- Data lines
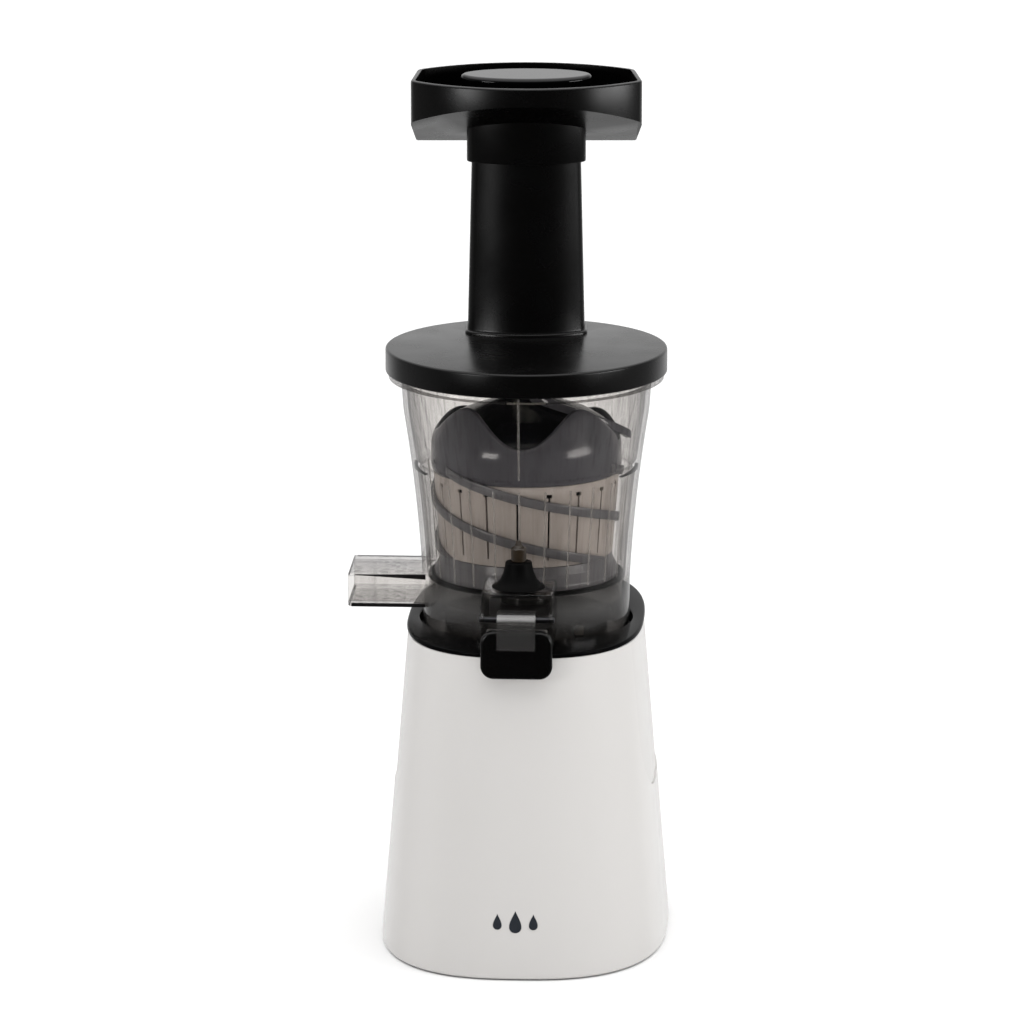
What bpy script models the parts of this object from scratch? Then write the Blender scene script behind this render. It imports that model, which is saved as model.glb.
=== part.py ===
"""Upright slow juicer as an assembly of separate sub-parts, for Blender 4.5.

The model is in metres with +Z up. The floor is at z = 0 and the front faces -Y. The drum, the auger
and the drive train share one upright axis. Every size and place below is in millimetres from that
axis, and the shape builders turn them into metres.
"""
import math

import bmesh
import bpy
from mathutils import Euler, Vector

MM = 0.001
GAP = 0.3
MERGE = 0.00001
OBJECT_NAME = "slow_juicer"

# The upright axis sits here, which puts the middle of the footprint within 1.2 mm of the origin.
AXIS_X = 8.7
AXIS_Y = -5.5

ROUND_STEPS = 40
AUGER_STEPS = 32
SMALL_STEPS = 20
TINY_STEPS = 10
FOOT_STEPS = 16
LEFT_AND_RIGHT = {"left": -1, "right": 1}

# Base: a rounded box that narrows upwards.
BASE_BOTTOM = 0.6
BASE_TOP = 152.0
BASE_HALF_WIDTH_TOP = 56.5
BASE_FLARE = 12.3
BASE_FRONT_BOTTOM, BASE_FRONT_TOP = 95.5, 77.0
BASE_REAR_BOTTOM, BASE_REAR_TOP = 104.0, 99.0
BASE_ROUNDNESS = 2.6
BASE_WALL = 3.0
RING_POINTS = 32
BASE_LEVELS = (BASE_BOTTOM, 3.0, 30.0, 56.0, 82.0, 108.0, 130.0, BASE_TOP)
SEAM_Y = 12.0

# Side panels set into the base.
PANEL_FRONT, PANEL_REAR = -41.0, 60.0
PANEL_BOTTOM = 76.5
PANEL_CORNER = 27.0
PANEL_INSET = 0.6
PANEL_THICKNESS = 1.2

# Top plate and the round well that the drum stands in.
PLATE_TOP = 154.2
PLATE_UNDERSIDE = 146.0
WELL_FLOOR = 148.6
WELL_RADIUS = 51.0

# Bottom cover, its feet and its screws.
COVER_LOW, COVER_HIGH = 3.0, 6.0
FOOT_X, FOOT_FRONT_Y, FOOT_REAR_Y = 40.0, -58.0, 68.0
FOOT_RADIUS = 9.0
SCREW_SPREAD = 22.0
FOOT_PLACES = tuple((side * FOOT_X, along) for along in (FOOT_FRONT_Y, FOOT_REAR_Y)
                    for side in (-1, 1))
SCREW_PLACES = tuple((side * SCREW_SPREAD, end * SCREW_SPREAD) for side in (-1, 1)
                     for end in (-1, 1))

# Motor.
MOTOR_RADIUS = 38.0
ROTOR_RADIUS = 21.0
SHAFT_RADIUS = 3.0
STATOR_LOW, STATOR_HIGH = 24.0, 60.0
MOTOR_TOP = 75.5
ROTOR_SHAFT_TOP = 92.8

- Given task
Looking at the material above, please copy exactly every line from its first line through the line containing "WELL_RADIUS = 51.0", with both ends included and nothing else.

- Completed exercise
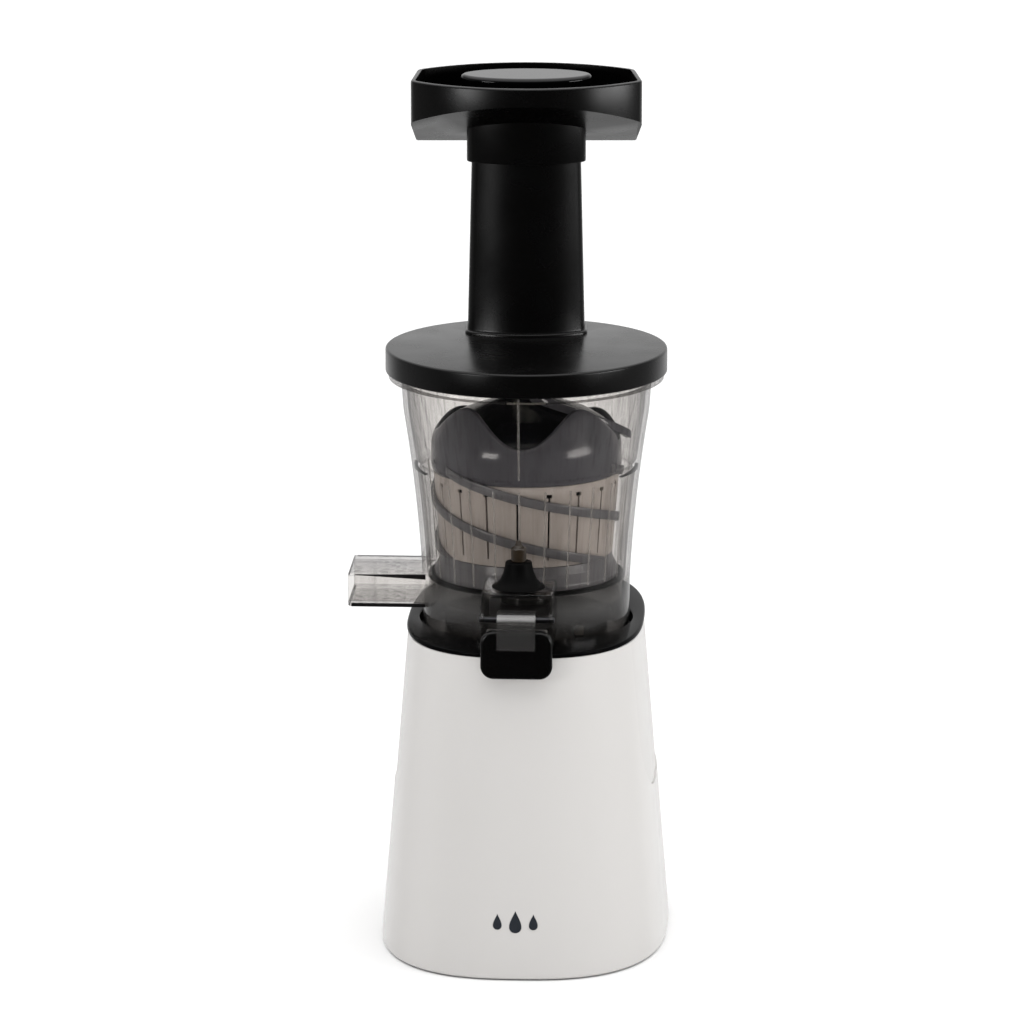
What bpy script models the parts of this object from scratch? Then write the Blender scene script behind this render. It imports that model, which is saved as model.glb.
=== part.py ===
"""Upright slow juicer as an assembly of separate sub-parts, for Blender 4.5.

The model is in metres with +Z up. The floor is at z = 0 and the front faces -Y. The drum, the auger
and the drive train share one upright axis. Every size and place below is in millimetres from that
axis, and the shape builders turn them into metres.
"""
import math

import bmesh
import bpy
from mathutils import Euler, Vector

MM = 0.001
GAP = 0.3
MERGE = 0.00001
OBJECT_NAME = "slow_juicer"

# The upright axis sits here, which puts the middle of the footprint within 1.2 mm of the origin.
AXIS_X = 8.7
AXIS_Y = -5.5

ROUND_STEPS = 40
AUGER_STEPS = 32
SMALL_STEPS = 20
TINY_STEPS = 10
FOOT_STEPS = 16
LEFT_AND_RIGHT = {"left": -1, "right": 1}

# Base: a rounded box that narrows upwards.
BASE_BOTTOM = 0.6
BASE_TOP = 152.0
BASE_HALF_WIDTH_TOP = 56.5
BASE_FLARE = 12.3
BASE_FRONT_BOTTOM, BASE_FRONT_TOP = 95.5, 77.0
BASE_REAR_BOTTOM, BASE_REAR_TOP = 104.0, 99.0
BASE_ROUNDNESS = 2.6
BASE_WALL = 3.0
RING_POINTS = 32
BASE_LEVELS = (BASE_BOTTOM, 3.0, 30.0, 56.0, 82.0, 108.0, 130.0, BASE_TOP)
SEAM_Y = 12.0

# Side panels set into the base.
PANEL_FRONT, PANEL_REAR = -41.0, 60.0
PANEL_BOTTOM = 76.5
PANEL_CORNER = 27.0
PANEL_INSET = 0.6
PANEL_THICKNESS = 1.2

# Top plate and the round well that the drum stands in.
PLATE_TOP = 154.2
PLATE_UNDERSIDE = 146.0
WELL_FLOOR = 148.6
WELL_RADIUS = 51.0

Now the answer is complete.